A further breakdown of the domestic debt figure showed that FG’s domestic debt stock rose to N16.51 trillion in the first quarter of 2021 (from N14.53 trillion in first quarter of 2020).

Despite the significant rise in FG’s domestic loan, local debt service payment increased marginally by 0.59per cent to N612 billion in the first quarter of the year from N609.13 billion recorded in the comparable period in 2020.

The Director-General, Lagos Chamber of Commerce and Industry (LCCI), Muda Yusuf, had expressed that Nigeria’s debt profile is unsustainable.

According to Yusuf, Nigerians should be worried about the level of accumulated debt as it appears the nation lacks the capacity to service the debt.

He said, “We should be worried, particularly from the point of view of the capacity to service the debt.

“The debt to GDP argument is something that cannot stand in this type of economy because some major components of the GDP are not revenue-generating.

“Take, for instance, the agricultural sector. The agricultural sector accounts for about 23per cent of the GDP. What is the contribution of agriculture to revenue? I am not sure it is up to two per cent. The distributive trade sector accounts for about 16% of GDP. What is the contribution of that sector to revenue? It is also very low.

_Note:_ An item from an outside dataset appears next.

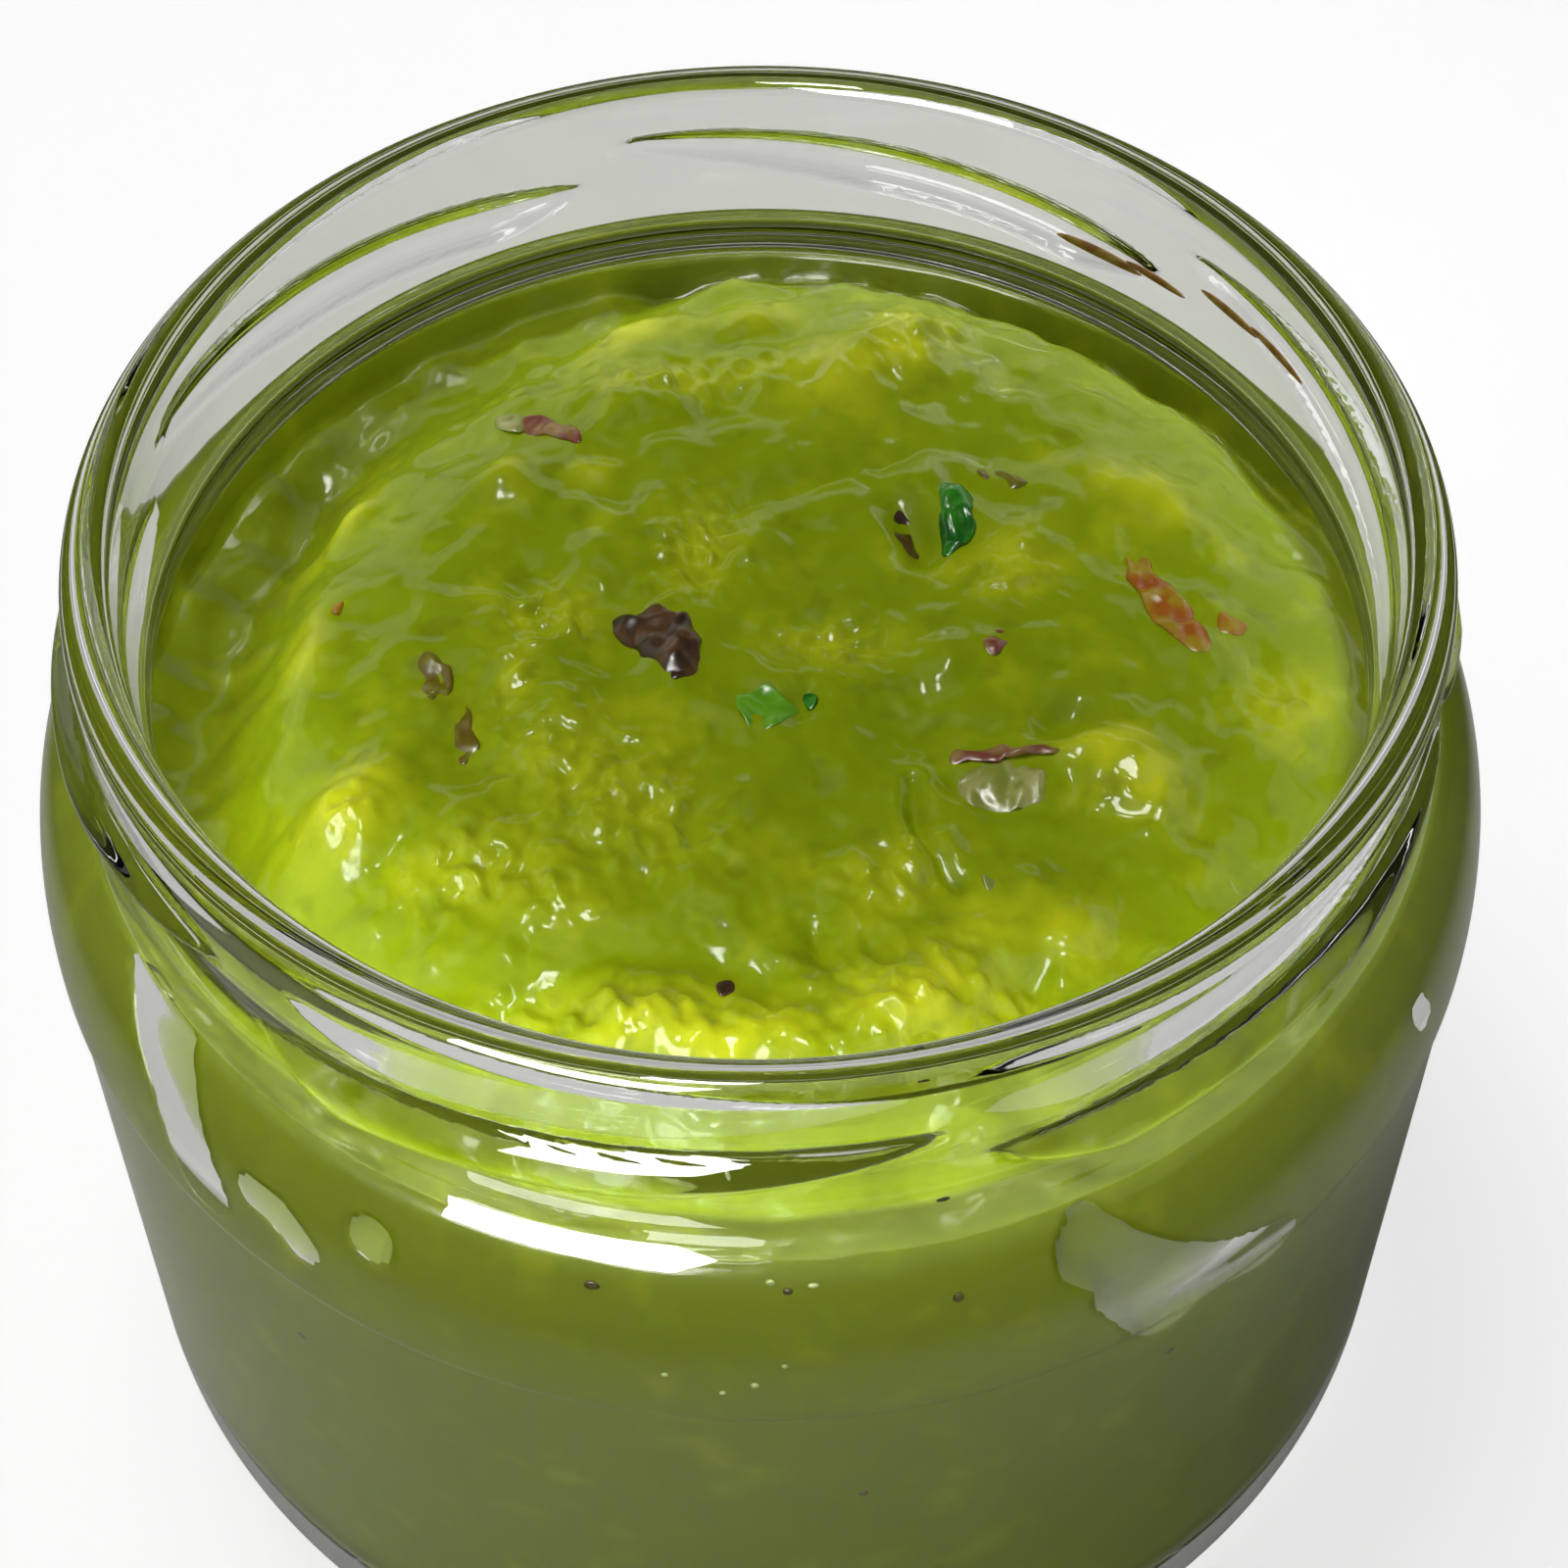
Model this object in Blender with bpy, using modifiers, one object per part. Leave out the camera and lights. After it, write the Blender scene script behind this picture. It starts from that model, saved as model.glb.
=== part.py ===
"""A squat glass jar with a wide mouth and six lid lugs, filled with guacamole.

Metres, +Z up. The origin is the middle of the ring that the jar stands on.
The jar is one glass body. The guacamole is one solid that fills it up to an uneven mound
below the lip, and the space between the mound and the lip is open.
"""

import math

import bmesh
import bpy

# The jar, outside
HEIGHT = 0.070
LIP_RADIUS = 0.0385  # outside of the lip and of the neck, an 82 mm twist-off finish
LIP_ROUND = 0.0014
NECK_HEIGHT = 0.0130  # from the lip down to the crown of the shoulder's round
SHOULDER_RADIUS = 0.0432  # the widest place, at the bottom of the shoulder
SHOULDER_HEIGHT = 0.0112  # from the crown down to there
SHOULDER_MEET = math.radians(16)  # where the hollow under the neck runs into the round
WALL_RADIUS = 0.0429  # the upright wall, stepped in a little below the shoulder
WALL_STEP_HEIGHT = 0.0008
HEEL_ROUND = 0.0065
BEARING_INNER_RADIUS = 0.0310  # the ring that the jar stands on, from here to the heel
PUSH_UP = 0.0015  # the base rises this far inside that ring

# The jar, inside
MOUTH_RADIUS = 0.0357  # the bore at the lip
BORE_FOOT_RADIUS = 0.0350  # and where it is narrowest, above its flare into the shoulder
INNER_CROWN_RADIUS = 0.0365
INNER_CROWN_DROP = 0.0020  # the inner round's crown, below the outer one
INNER_MEET = math.radians(14)
WALL_THICKNESS = 0.0026
BASE_THICKNESS = 0.0040
INNER_HEEL_ROUND = 0.0055

# The lid lugs: short slanted ribs, each with its ends tapered into the neck
LUG_COUNT = 6
LUG_ARC = math.radians(54.5)
LUG_FIRST_END = math.radians(-76.5)  # the high end of the first lug, with -90 degrees at the front
LUG_HIGH = 0.0055  # depth of the middle line below the lip at the high end
LUG_LOW = 0.0090  # and at the low end
LUG_RADIUS = 0.0018
LUG_END_RADIUS = 0.0006
LUG_PROUD = 0.0016
LUG_POINTS = 9

# The guacamole
FIT_GAP = 0.0003  # kept between the food and the glass all round
FILL_DEPTH = 0.0160  # the surface lies this far below the lip where it meets the glass
MOUND_HEIGHT = 0.0052  # the middle of the surface above that edge
TROUGH_DEPTH = 0.0030  # the hollow along the left side
TROUGH_RADIUS = 0.0270
TROUGH_WIDTH = 0.0055
TROUGH_AT = math.radians(175)
TROUGH_SPREAD = math.radians(48)
GROOVE_DEPTH = 0.0035  # the narrow gap along the back right, beside the glass
GROOVE_RADIUS = 0.0352
GROOVE_WIDTH = 0.0016
GROOVE_AT = math.radians(55)
GROOVE_SPREAD = math.radians(34)
LUMPS = (  # place as angle and radius, height, width
    (math.radians(72), 0.0225, 0.0016, 0.0060),
    (math.radians(112), 0.0240, 0.0010, 0.0050),
    (math.radians(205), 0.0200, 0.0012, 0.0045),
    (math.radians(275), 0.0280, 0.0018, 0.0060),
    (math.radians(305), 0.0200, 0.0012, 0.0045),
    (math.radians(345), 0.0215, 0.0014, 0.0050),
    (math.radians(20), 0.0100, -0.0010, 0.0050),
)

SIDES = 64
TOP_RINGS = 15
ARC_STEPS = 5
SHOULDER_STEPS = 6
HOLLOW_STEPS = 2

LIP_TOP = HEIGHT
SHOULDER_CROWN = HEIGHT - NECK_HEIGHT
SHOULDER_FOOT = SHOULDER_CROWN - SHOULDER_HEIGHT
FILL_LEVEL = HEIGHT - FILL_DEPTH


def arc(centre, radius, start, end, steps=ARC_STEPS):
    """Points of a round stretch of a profile, as (radius, height), from angle to angle in degrees."""
    turns = [math.radians(start + (end - start) * step / steps) for step in range(steps + 1)]
    return [(centre[0] + radius * math.cos(t), centre[1] + radius * math.sin(t)) for t in turns]


def neck_to_wall(neck, crown, foot, meet):
    """A neck that flares through a hollow into the full round of the shoulder.

    The round is a quarter of an ellipse from the crown to the foot, and the hollow is the arc
    that touches both the neck and that ellipse, at the turn called meet.
    """
    out = foot[0] - crown[0]
    drop = crown[1] - foot[1]
    turns = [meet + (math.pi / 2 - meet) * step / SHOULDER_STEPS for step in range(SHOULDER_STEPS + 1)]
    rounded = [(crown[0] + out * math.sin(t), foot[1] + drop * math.cos(t)) for t in turns]
    slope = math.atan2(math.cos(meet) / drop, math.sin(meet) / out)
    start = rounded[0]
    hollow = (start[0] - neck) / (1 - math.cos(slope))
    centre = (neck + hollow, start[1] + hollow * math.sin(slope))
    flare = arc(centre, hollow, 180, 180 + math.degrees(slope), HOLLOW_STEPS)
    return flare[:-1] + rounded


def outer_side():
    """The outside of the jar from the lip down to the middle of the base."""
    neck = LIP_RADIUS - LIP_ROUND
    points = arc((neck, LIP_TOP - LIP_ROUND), LIP_ROUND, 90, 0)
    crown = (LIP_RADIUS, SHOULDER_CROWN)
    points += neck_to_wall(LIP_RADIUS, crown, (SHOULDER_RADIUS, SHOULDER_FOOT), SHOULDER_MEET)
    points.append((WALL_RADIUS, SHOULDER_FOOT - WALL_STEP_HEIGHT))
    points += arc((WALL_RADIUS - HEEL_ROUND, HEEL_ROUND), HEEL_ROUND, 0, -90)
    points.append((BEARING_INNER_RADIUS, 0))
    points.append((BEARING_INNER_RADIUS - 2 * PUSH_UP, PUSH_UP))
    points.append((0, PUSH_UP))
    return points


def inner_side(inset=0.0):
    """The inside of the jar from the middle of its floor up to the mouth, or a line inset from it."""
    floor = PUSH_UP + BASE_THICKNESS + inset
    wall = WALL_RADIUS - WALL_THICKNESS - inset
    heel = INNER_HEEL_ROUND
    points = [(0, floor)]
    points += arc((wall - heel, floor + heel), heel, -90, 0)
    crown = (INNER_CROWN_RADIUS - inset, SHOULDER_CROWN - INNER_CROWN_DROP)
    flare = neck_to_wall(BORE_FOOT_RADIUS - inset, crown, (wall, SHOULDER_FOOT), INNER_MEET)
    points += reversed(flare)
    return points


def jar_profile():
    """The whole glass wall, from the middle of the floor over the lip to the middle of the base."""
    mouth_edge = arc((MOUTH_RADIUS + LIP_ROUND, LIP_TOP - LIP_ROUND), LIP_ROUND, 180, 90)
    return inner_side() + mouth_edge + outer_side()


def fill_edge():
    """How far out the surface of the guacamole reaches, at the level where it meets the glass."""
    side = inner_side(FIT_GAP)
    for (low_r, low_z), (high_r, high_z) in zip(side, side[1:]):
        if low_z < FILL_LEVEL <= high_z:
            return low_r + (high_r - low_r) * (FILL_LEVEL - low_z) / (high_z - low_z)
    raise ValueError("the fill level lies outside the jar")


def fill_profile(edge):
    """The guacamole from the middle of its surface, out to the glass, down and back in."""
    turns = [math.pi / 2 * ring / TOP_RINGS for ring in range(TOP_RINGS + 1)]
    surface = [(edge * math.sin(turn), FILL_LEVEL) for turn in turns]
    side = [point for point in inner_side(FIT_GAP) if point[1] < FILL_LEVEL]
    return surface + side[::-1]


def turned(name, profile, collection):
    """A body turned round the Z axis from a profile that starts and ends on that axis."""
    mesh = bpy.data.meshes.new(name)
    edges = [(i, i + 1) for i in range(len(profile) - 1)]
    mesh.from_pydata([(r, 0, z) for r, z in profile], edges, [])
    body = bpy.data.objects.new(name, mesh)
    collection.objects.link(body)
    screw = body.modifiers.new("Turn", "SCREW")
    screw.steps = screw.render_steps = SIDES
    screw.use_merge_vertices = True
    screw.merge_threshold = 0.00001
    screw.use_smooth_shade = True
    return body


def frozen(obj):
    """Turns the object, with its modifiers, into a plain mesh."""
    evaluated = obj.evaluated_get(bpy.context.evaluated_depsgraph_get())
    mesh = bpy.data.meshes.new_from_object(evaluated)
    obj.modifiers.clear()
    obj.data = mesh
    return obj


def lug_cutter(index, collection):
    """One lid lug: a tapered rib along a rising stretch of the neck, made a closed mesh to join."""
    curve = bpy.data.curves.new(f"lug_{index}", "CURVE")
    curve.dimensions = "3D"
    curve.bevel_depth = LUG_RADIUS
    curve.bevel_resolution = 2
    curve.use_fill_caps = True
    spline = curve.splines.new("POLY")
    spline.points.add(LUG_POINTS - 1)
    middle_radius = LIP_RADIUS + LUG_PROUD - LUG_RADIUS
    high_end = LUG_FIRST_END + index * math.tau / LUG_COUNT
    for step, point in enumerate(spline.points):
        along = step / (LUG_POINTS - 1)
        angle = high_end - LUG_ARC * (1 - along)
        swell = math.sin(math.pi * along) ** 0.5
        radius = LUG_END_RADIUS + (LUG_RADIUS - LUG_END_RADIUS) * swell
        reach = middle_radius - (LUG_RADIUS - radius)
        depth = LUG_LOW + (LUG_HIGH - LUG_LOW) * along
        point.co = (reach * math.cos(angle), reach * math.sin(angle), LIP_TOP - depth, 1)
        point.radius = radius / LUG_RADIUS
    guide = bpy.data.objects.new(f"lug_guide_{index}", curve)
    collection.objects.link(guide)
    bpy.context.view_layer.update()
    evaluated = guide.evaluated_get(bpy.context.evaluated_depsgraph_get())
    mesh = bpy.data.meshes.new_from_object(evaluated)
    lug = bpy.data.objects.new(f"lug_{index}", mesh)
    lug.matrix_world = guide.matrix_world
    bpy.data.objects.remove(guide)
    weld(mesh)
    collection.objects.link(lug)
    lug.hide_render = True
    lug.display_type = "WIRE"
    return lug


def weld(mesh):
    """Joins the loose caps of a mesh that was a curve to its sides."""
    edit = bmesh.new()
    edit.from_mesh(mesh)
    bmesh.ops.remove_doubles(edit, verts=edit.verts, dist=0.00001)
    bmesh.ops.recalc_face_normals(edit, faces=edit.faces)
    edit.to_mesh(mesh)
    edit.free()


def angle_between(a, b):
    """The smaller angle between two directions."""
    return abs((a - b + math.pi) % math.tau - math.pi)


def bell(distance, width):
    """1 at no distance, falling softly to 0 past two widths."""
    return math.exp(-((distance / width) ** 2))


def surface_rise(x, y, edge):
    """How far the surface of the guacamole lies above its edge at the glass."""
    radius = math.hypot(x, y)
    angle = math.atan2(y, x)
    rise = MOUND_HEIGHT * (1 - (radius / edge) ** 4)
    trough = bell(radius - TROUGH_RADIUS, TROUGH_WIDTH)
    rise -= TROUGH_DEPTH * trough * bell(angle_between(angle, TROUGH_AT), TROUGH_SPREAD)
    groove = bell(radius - GROOVE_RADIUS, GROOVE_WIDTH)
    rise -= GROOVE_DEPTH * groove * bell(angle_between(angle, GROOVE_AT), GROOVE_SPREAD)
    for turn, reach, height, width in LUMPS:
        away = math.hypot(x - reach * math.cos(turn), y - reach * math.sin(turn))
        rise += height * bell(away, width)
    return rise * (1 - (radius / edge) ** 16)


def material(name, colour, roughness, transmission=0.0):
    """A plain finish. Neither the glass nor the food is metallic."""
    finish = bpy.data.materials.new(name)
    finish.use_nodes = True
    shader = finish.node_tree.nodes["Principled BSDF"]
    shader.inputs["Base Color"].default_value = (*colour, 1)
    shader.inputs["Metallic"].default_value = 0
    shader.inputs["Roughness"].default_value = roughness
    shader.inputs["Transmission Weight"].default_value = transmission
    return finish


def build_jar(parts, cutters):
    jar = turned("jar", jar_profile(), parts)
    for index in range(LUG_COUNT):
        join = jar.modifiers.new(f"Lug {index + 1}", "BOOLEAN")
        join.operation = "UNION"
        join.solver = "EXACT"
        join.object = lug_cutter(index, cutters)
    jar.data.materials.append(material("clear_glass", (0.93, 0.96, 0.94), 0.02, transmission=1))
    return jar


def build_guacamole(parts):
    edge = fill_edge()
    food = frozen(turned("guacamole", fill_profile(edge), parts))
    for vertex in food.data.vertices:
        x, y, z = vertex.co
        if abs(z - FILL_LEVEL) < FIT_GAP / 10:
            vertex.co.z += surface_rise(x, y, edge)
    food.data.materials.clear()
    food.data.materials.append(material("guacamole", (0.25, 0.31, 0.01), 0.35))
    return food


def main():
    for obj in list(bpy.data.objects):
        bpy.data.objects.remove(obj)
    parts = bpy.data.collections.new("Jar of guacamole")
    cutters = bpy.data.collections.new("Cutters")
    cutters.hide_render = True
    for collection in (parts, cutters):
        bpy.context.scene.collection.children.link(collection)
    build_jar(parts, cutters)
    build_guacamole(parts)


main()
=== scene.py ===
import math

import bmesh
import bpy
import numpy as np
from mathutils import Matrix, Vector


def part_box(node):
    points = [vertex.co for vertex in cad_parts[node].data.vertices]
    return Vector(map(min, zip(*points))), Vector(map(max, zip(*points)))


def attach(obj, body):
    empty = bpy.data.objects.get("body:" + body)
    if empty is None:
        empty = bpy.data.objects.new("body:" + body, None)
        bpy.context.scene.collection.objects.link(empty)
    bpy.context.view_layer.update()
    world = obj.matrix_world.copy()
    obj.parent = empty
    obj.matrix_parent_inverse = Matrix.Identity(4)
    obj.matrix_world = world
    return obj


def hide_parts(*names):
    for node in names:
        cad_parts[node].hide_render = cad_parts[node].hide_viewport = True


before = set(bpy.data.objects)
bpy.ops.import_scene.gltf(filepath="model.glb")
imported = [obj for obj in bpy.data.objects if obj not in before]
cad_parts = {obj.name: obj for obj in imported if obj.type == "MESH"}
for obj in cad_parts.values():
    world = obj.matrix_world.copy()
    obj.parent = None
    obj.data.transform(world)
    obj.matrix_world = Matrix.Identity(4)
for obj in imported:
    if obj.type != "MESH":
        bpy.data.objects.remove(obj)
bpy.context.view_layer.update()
jar_low, jar_high = (Vector(corner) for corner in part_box("jar"))
dip_low, dip_high = (Vector(corner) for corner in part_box("guacamole"))


# The view. A studio picture taken from above the front of the jar, with a longish lens from
# close by, so that the mouth looks wide and the base narrow. The aim is just under the lip.
LENS_MM = 74.25
SENSOR_MM = 36.0
PITCH_DOWN = math.radians(51.75)
CAMERA_FROM_LIP = Vector((0.0014, -0.1225, 0.1307))

camera_data = bpy.data.cameras.new("view")
camera_data.lens = LENS_MM
camera_data.sensor_width = SENSOR_MM
camera_data.clip_start = 0.005
camera = bpy.data.objects.new("view", camera_data)
camera.location = Vector((0, 0, jar_high.z)) + CAMERA_FROM_LIP
camera.rotation_euler = (math.pi / 2 - PITCH_DOWN, 0, 0)
bpy.context.scene.collection.objects.link(camera)
bpy.context.scene.camera = camera
bpy.context.scene.view_settings.view_transform = "Standard"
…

“So, we have a major issue with productivity of many sectors, and that is why what we should be worrying about is how to ensure that the debt situation is sustainable, and we can only do that if we relate a lot more with the capacity to service the debt.

“Currently, our capacity to service debt is very weak. And this is time for a very difficult choice to be made if we want to get out of this situation.”

He further emphasised the need to cut the cost of governance, which keeps increasing despite the drop in revenue generation.

“We need to deal with issues of cost of governance because, in all of this, revenue is dropping, it’s shrinking but the costs are still going up.

“The easiest thing to do when you have this kind of situation is to see how you can bring costs under control,” he added.